--- Exercise ---
Begin with the line that contains "Recreate this object" and continue down through the line that contains "skin_band_h = 16.9; // [15:0.1:20]"; reproduce those lines exactly and only those.

Modeling code records:
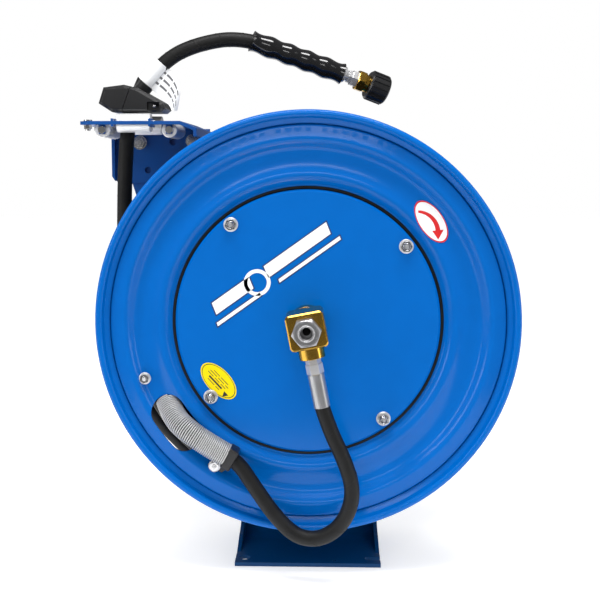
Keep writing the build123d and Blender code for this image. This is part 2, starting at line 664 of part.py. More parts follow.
# ---- outlet hose and what is on it -------------------------------------
def hose_stop():
    """The two-part ball clamp that stops the hose at the rollers: returns its left and right halves."""
    outline = [(-244, 252), (-238, 270.5), (-214, 273.5), (-199, 270), (-168, 252.5), (-166.5, 246),
               (-171, 242), (-228.5, 242)]
    ball = plate_xz(outline, -27, 27)
    ends = ball.faces().filter_by(Axis.Y).edges()
    ball = chamfer(ends, 3.5)
    run_start, run_end = Vector(-211, 0, 257), Vector(-168, 0, 306)
    along = (run_end - run_start).normalized()
    collar = Plane(run_start + along * 18, z_dir=along) * Cylinder(11.8, 18)
    collar -= box(-260, -150, -40, 40, 200, 262)
    tilt = 20.0
    cutter = Pos(-212.0, 0, 255) * Rot(0, tilt, 0)
    left_space = cutter * Pos(-100.3, 0, 0) * Box(200, 200, 200)
    right_space = cutter * Pos(100.3, 0, 0) * Box(200, 200, 200)
    bore = tube(OUTLET_ROUTE, HOSE_R + 0.15)
    left = (ball & left_space) - bore
    right = ((ball + collar) & right_space) - bore
    screw_path = [rod_x(2.6, -236, -170, y, 249) for y in (-17.5, 17.5)]
    for path in screw_path:
        left -= path
        right -= path
    for y in (-17.5, 17.5):
        right -= rod_x(4.2, -181, -150, y, 249)
    right -= box(-187, -172.5, -28, -21, 244, 253.5)
    return up(left), up(right)


def stop_screws():
    group = []
    for y in (-17.5, 17.5):
        screw = rod_x(2.5, -234, -178, y, 249)
        screw += rod_x(3.8, -181, -178, y, 249)
        group.append(up(screw))
    return group


def hose_tag():
    """A plastic tag folded round the hose, with its two faces stuck together as a flap."""
    run_start, run_end = Vector(-211, 0, 257), Vector(-168, 0, 306)
    along = (run_end - run_start).normalized()
    sleeve = Plane(run_start + along * 42, z_dir=along) * (Cylinder(10.4, 29) - Cylinder(9.6, 30))
    flap = plate_xz([(-189, 272.5), (-176, 262), (-165, 252), (-161, 243.5), (-156, 244.5), (-152.5, 254),
                     (-151.5, 265), (-153.5, 277), (-159.5, 287.5), (-168.5, 296.5)], -0.5, 0.5)
    flap -= Plane(run_start + along * 40.5, z_dir=along) * Cylinder(10.0, 60)
    return up(sleeve + flap)


def grip_axis():
    start = Vector(-67, 3.5, 326.3)
    end = Vector(40, 32, 290.4)
    return start, (end - start).normalized(), (end - start).length


def hose_grip():
    """A moulded hand grip with finger waves."""
    start, along, length = grip_axis()
    waves = 5
    profile = [(12.6, 0.0)]
    for wave in range(waves):
        profile.append((11.3, length * (wave + 0.5) / waves))
        profile.append((13.0, length * (wave + 1.0) / waves))
    outline = [
        Spline(*profile), Line(profile[-1], (0, length)), Line((0, length), (0, 0)), Line((0, 0), profile[0]),
    ]
    body = lathe(outline)
    place = Plane(start, z_dir=along, x_dir=(0, 1, 0))
    body = place * (Rot(90, 0, 0) * body)
    body -= tube(OUTLET_ROUTE, HOSE_R + 0.1)
    body -= outlet_frame(6) * Cylinder(10.0, 30)
    return up(body)


def outlet_ferrule():
    """The crimped sleeve and stem on the hose's end."""
    ferrule = outlet_frame(5) * Cylinder(9.7, 10)
    ferrule += outlet_frame(13) * Cylinder(6.5, 6)
    ferrule += outlet_frame(14) * extrude(RegularPolygon(7.2, 6, major_radius=False), 5)
    ferrule += outlet_frame(19) * extrude(RegularPolygon(8.8, 6, major_radius=False), 7)
    return up(ferrule)


def outlet_adapter():
    """The brass adapter that the knob turns on."""
    adapter = outlet_frame(26) * extrude(RegularPolygon(11.5, 6, major_radius=False), 10)
    adapter &= outlet_frame(31) * chamfer(Cylinder(13.0, 10).edges().filter_by(GeomType.CIRCLE), 1.4)
    adapter += outlet_frame(38) * Cylinder(10.4, 5)
    adapter += outlet_frame(42.5) * Cylinder(7.3, 6)
    adapter += outlet_frame(47) * Cylinder(9.2, 4)
    return up(adapter)


def coupling_knob():
    """The ribbed hand nut with its M22 socket, free to turn on the adapter."""
    knob = outlet_frame(53.5) * Cylinder(17.2, 25)
    knob = chamfer(knob.edges().filter_by(GeomType.CIRCLE), 1.5)
    ribs = 16
    for rib in range(ribs):
        knob += outlet_frame(53.5) * Rot(0, 0, rib * 360 / ribs) * Pos(16.6, 0, 0) * Box(3.4, 2.6, 20)
    knob -= outlet_frame(42) * Cylinder(7.3 + RUN_GAP, 8)
    knob -= outlet_frame(47.25) * Cylinder(9.8, 5.5)
    knob -= outlet_frame(58.5) * Cylinder(10.3, 17)
    return up(knob)


# ---- make and write every node ------------------------------------------
jumper_hose = up(tube(JUMPER_ROUTE, HOSE_R))
outlet_hose = up(tube(OUTLET_ROUTE, HOSE_R))
stop_left, stop_right = hose_stop()
disc = front_disc()
clamp_clip = hose_clamp() - up(tube(JUMPER_ROUTE, HOSE_R + 0.1)) - spring_guard() - disc
clamp_clip = clamp_clip.solids().sort_by(SortBy.VOLUME)[-1]

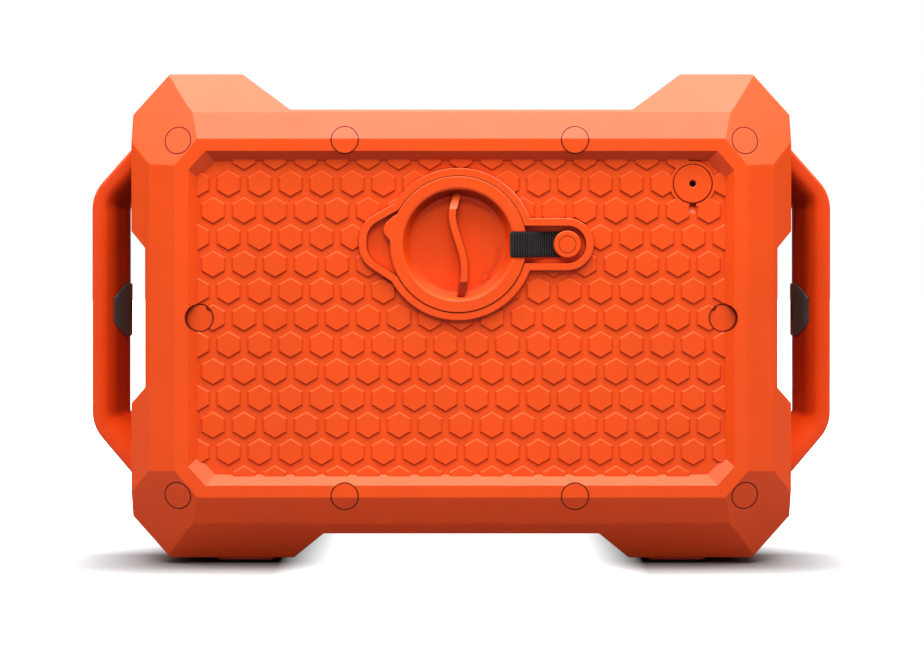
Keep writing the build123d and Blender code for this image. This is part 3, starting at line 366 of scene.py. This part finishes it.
def cloth(name, colour, scale=900.0, rough=0.8):
    m = Mat(name)
    w1, w2 = m.wave(scale, "X"), m.wave(scale, "Z")
    h = m.math("MULTIPLY", w1, w2)
    base = m.mix(m.mapr(h, 0.0, 1.0, 0, 1), tuple(c * 0.55 for c in colour), colour)
    base = m.mix(m.mapr(m.noise(160.0, 4.0), 0.3, 0.7, 0, 0.4), base, tuple(c * 0.7 for c in colour))
    m.set(Base_Color=base, Roughness=rough, Normal=m.bump(h, 0.6, 0.0001))
    m.b.inputs["Sheen Weight"].default_value = 0.2
    return m.m


spider_m = cloth("spider_cloth", (0.50, 0.33, 0.12), 350.0)
membrane_m = cloth("membrane", (0.012, 0.008, 0.007), 600.0)


def board_mat():
    m = Mat("board_green")
    tr = m.wave(260.0, "X", 6.0, dscale=2.0)
    tr = m.mapr(tr, 0.45, 0.55, 0, 1)
    base = m.mix(tr, (0.012, 0.085, 0.035), (0.02, 0.14, 0.06))
    pads = m.mapr(m.voronoi(240.0), 0.06, 0.09, 1.0, 0.0)
    base = m.mix(pads, base, (0.55, 0.5, 0.4))
    m.set(Base_Color=base, Roughness=m.mapr(pads, 0, 1, 0.35, 0.25), Normal=m.bump(tr, 0.4, 0.00003))
    m.b.inputs["Metallic"].default_value = 0.0
    return m.m


board_m = board_mat()


def wrap_mat():
    m = Mat("battery_wrap")
    base = m.mix(m.mapr(m.noise(30.0, 5.0, 0.6), 0.35, 0.65, 0, 1), (0.01, 0.03, 0.10), (0.02, 0.05, 0.16))
    wr = m.noise(90.0, 5.0, 0.6, 1.5)
    m.set(Base_Color=base, Roughness=m.mapr(wr, 0.3, 0.7, 0.2, 0.42), Normal=m.bump(wr, 0.5, 0.0004))
    return m.m


wrap_m = wrap_mat()
wire_m = moulded("wire_red", (0.36, 0.02, 0.015), rough=0.4, grain=1500, edge_wear_and_sheen=0.0)


def lcd_glass():
    m = Mat("display_glass")
    smear = m.noise(60.0, 4.0, 0.6, 0.8)
    m.set(Base_Color=m.mix(smear, (0.55, 0.60, 0.58), (0.7, 0.74, 0.72)), Roughness=m.mapr(smear, 0.3, 0.7, 0.03, 0.09),
          Normal=m.bump(m.noise(25.0, 2.0), 0.05, 0.0002))
    m.b.inputs["Transmission Weight"].default_value = 0.92
    m.b.inputs["IOR"].default_value = 1.45
    return m.m


glass_m = lcd_glass()


def lcd_mat():
    m = Mat("display")
    dots = m.math("MULTIPLY", m.wave(900.0, "X"), m.wave(900.0, "Y"))
    base = m.mix(m.mapr(dots, 0.2, 0.8, 0, 1), (0.10, 0.135, 0.105), (0.145, 0.185, 0.145))
    base = m.mix(m.mapr(m.noise(20.0, 3.0), 0.3, 0.7, 0, 0.3), base, (0.09, 0.12, 0.095))
    m.set(Base_Color=base, Roughness=0.28, Normal=m.bump(dots, 0.2, 0.00002))
    return m.m


lcd_m = lcd_mat()

SLOT_MAT = {
    "orange_plastic": orange, "orange_handle": orange_h, "black_rubber": rub, "dark_metal": dark_metal, "zinc_steel": zinc,
    "grille_metal": grille_m, "black_plastic": black_p, "gloss_black": gloss_b, "cone_black": cone_m, "ferrite": ferrite,
    "copper": copper, "spider_cloth": spider_m, "dome_alu": alu, "heat_alu": alu, "board_green": board_m, "battery_wrap": wrap_m,
    "wire_red": wire_m, "display_glass": glass_m, "display": lcd_m, "membrane": membrane_m, "key_rubber": key_rub, "nickel": nickel,
    "black_webbing": rub,
}
for sp in frame["record"]["subparts"]:
    o = N[sp["node"]]
    mat = black_steel if sp["node"] in ("front_screws", "small_screws") else SLOT_MAT[sp["material_slot"]]
    me = o.data
    me.materials.clear()
    me.materials.append(mat)
    for p in me.polygons:
        p.material_index = 0


# the opener inserts are die castings with soft edges
for nm in ("bottle_opener_left", "bottle_opener_right"):
    o = N[nm]
    r = o.modifiers.new("cast", "REMESH")
    r.mode = "VOXEL"
    r.voxel_size = 0.00045
    r.use_smooth_shade = True
    q = o.modifiers.new("soft", "SMOOTH")
    q.factor = 0.6
    q.iterations = 24


# ---------------------------------------------------------------- mesh helpers
def make(name, verts, faces, mat, smooth=True):
    me = bpy.data.meshes.new(name)
    me.from_pydata([tuple(v) for v in verts], [], faces)
    me.validate()
    me.materials.append(mat)
    if smooth:
        for p in me.polygons:
            p.use_smooth = True
    o = bpy.data.objects.new(name, me)
    sc.collection.objects.link(o)
    return o


# ---------------------------------------------------------------- tether webbing
def polyline_length(pts):
    return sum((b - a).length for a, b in zip(pts, pts[1:]))


def resample(pts, step):
    out, left = [pts[0].copy()], step
    for a, b in zip(pts, pts[1:]):
        seg = (b - a).length
        pos = 0.0
        while seg - pos >= left:
            pos += left
            out.append(a.lerp(b, pos / seg))
            left = step
        left -= seg - pos
    if (out[-1] - pts[-1]).length > step * 0.3:
        out.append(pts[-1].copy())
    return out


def smooth_line(pts, rounds):
    for _ in range(rounds):
        new = [pts[0]]
        for a, b in zip(pts, pts[1:]):
            new += [a.lerp(b, 0.25), a.lerp(b, 0.75)]
        new.append(pts[-1])
        pts = new
    return pts


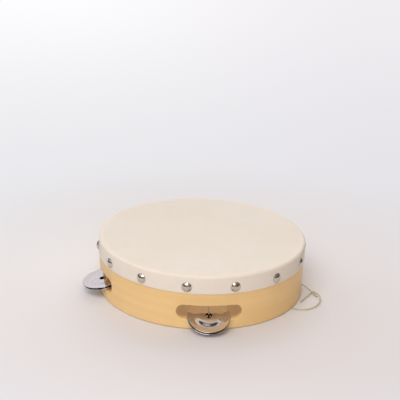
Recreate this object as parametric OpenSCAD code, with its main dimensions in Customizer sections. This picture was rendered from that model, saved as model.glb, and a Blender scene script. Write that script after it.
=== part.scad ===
// Headed tambourine: a bent-wood hoop with a tacked skin, four slots that each carry a pair
// of jingles on a pin, and a thin hanging string. Sizes are in millimetres. The hoop stands
// on z = 0 about the Z axis, and +X passes through the middle of the plain stretch of hoop
// that the hand holds.

/* [Hoop] */
// Outside diameter of the hoop
hoop_d = 200; // [180:1:240]
// Thickness of the hoop's wall
wall_t = 6; // [5.5:0.1:8]
// Height of the hoop
hoop_h = 53.2; // [50:0.1:70]
// Rounding of the hoop's long edges
hoop_edge_r = 1.6; // [1:0.1:2]

/* [Skin] */
// Thickness of the skin
skin_t = 0.8; // [0.4:0.1:1.2]
// Height of the folded band that covers the outside of the hoop
skin_band_h = 16.9; // [15:0.1:20]

/* [Tacks] */
// Number of tacks round the band
tack_count = 14; // [10:1:18]
// Diameter of a tack's domed head
tack_head_d = 9.7; // [7:0.1:11]
// Height of a tack's domed head
tack_head_h = 2.6; // [1.5:0.1:3.5]
// Diameter of a tack's shank
tack_shank_d = 1.3; // [1:0.1:2]
// Length of a tack's shank
tack_shank_l = 5.6; // [4:0.1:6]
// Height of the tacks' centres above the lower edge of the skin's band
tack_rise = 6.4; // [5.5:0.1:8]
// Angle of the first tack from the middle of the grip
tack_turn = 4.83; // [0:0.01:20]

/* [Slots] */
// Angle from one slot to the next
slot_pitch = 80; // [70:1:85]
// Length of a slot, end to end
slot_l = 60.5; // [54:0.5:66]
// Height of a slot
slot_h = 14; // [13:0.1:16]
// Height of a slot's lower ledge above the table
slot_ledge_z = 10.4; // [10.2:0.1:13]

/* [Jingle pins] */
// Diameter of the pins that carry the jingles
pin_d = 1.6; // [1.3:0.1:1.8]
// Length of a pin in the wood above its slot
pin_bite = 9; // [6:0.5:12]
// Diameter of a pin's flat head
pin_head_d = 2.4; // [2:0.1:2.6]
// Thickness of a pin's flat head
pin_head_t = 0.8; // [0.5:0.1:1.2]
// Depth of a pin's head inside the hoop's lower edge
pin_sink = 0.3; // [0.1:0.1:0.6]

/* [Jingles] */
// Diameter of a jingle
jingle_d = 39.8; // [36:0.1:41]
// Thickness of a jingle's sheet
jingle_t = 0.45; // [0.3:0.05:0.6]
// Diameter of the dish pressed in a jingle
dish_d = 28.5; // [24:0.5:31]
// Diameter of the dish's flat floor
dish_floor_d = 15; // [12:0.5:18]
// Depth of the dish
dish_depth = 0.9; // [0.5:0.1:1.2]
// Diameter of the hole in the middle of a jingle
jingle_hole_d = 6; // [5.8:0.1:7]
// Gap at the middle of a pair, which neither of its two jingles reaches into
pair_gap = 0.2; // [0.1:0.05:0.4]
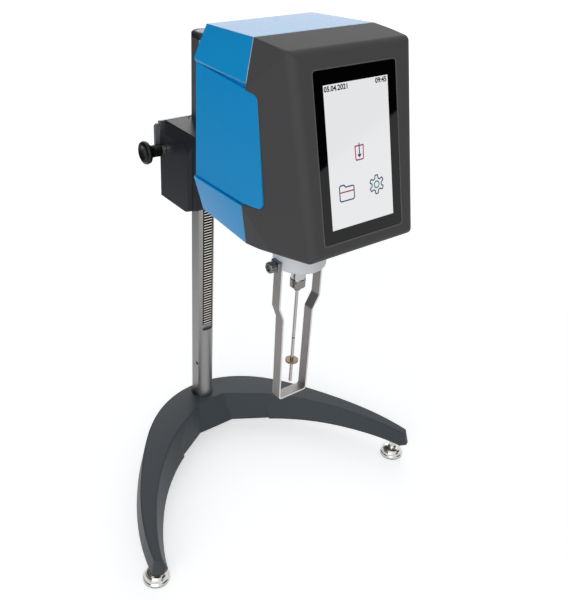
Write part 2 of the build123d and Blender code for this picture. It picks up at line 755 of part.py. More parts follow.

--- Result ---
Recreate this object as parametric OpenSCAD code, with its main dimensions in Customizer sections. This picture was rendered from that model, saved as model.glb, and a Blender scene script. Write that script after it.
=== part.scad ===
// Headed tambourine: a bent-wood hoop with a tacked skin, four slots that each carry a pair
// of jingles on a pin, and a thin hanging string. Sizes are in millimetres. The hoop stands
// on z = 0 about the Z axis, and +X passes through the middle of the plain stretch of hoop
// that the hand holds.

/* [Hoop] */
// Outside diameter of the hoop
hoop_d = 200; // [180:1:240]
// Thickness of the hoop's wall
wall_t = 6; // [5.5:0.1:8]
// Height of the hoop
hoop_h = 53.2; // [50:0.1:70]
// Rounding of the hoop's long edges
hoop_edge_r = 1.6; // [1:0.1:2]

/* [Skin] */
// Thickness of the skin
skin_t = 0.8; // [0.4:0.1:1.2]
// Height of the folded band that covers the outside of the hoop
skin_band_h = 16.9; // [15:0.1:20]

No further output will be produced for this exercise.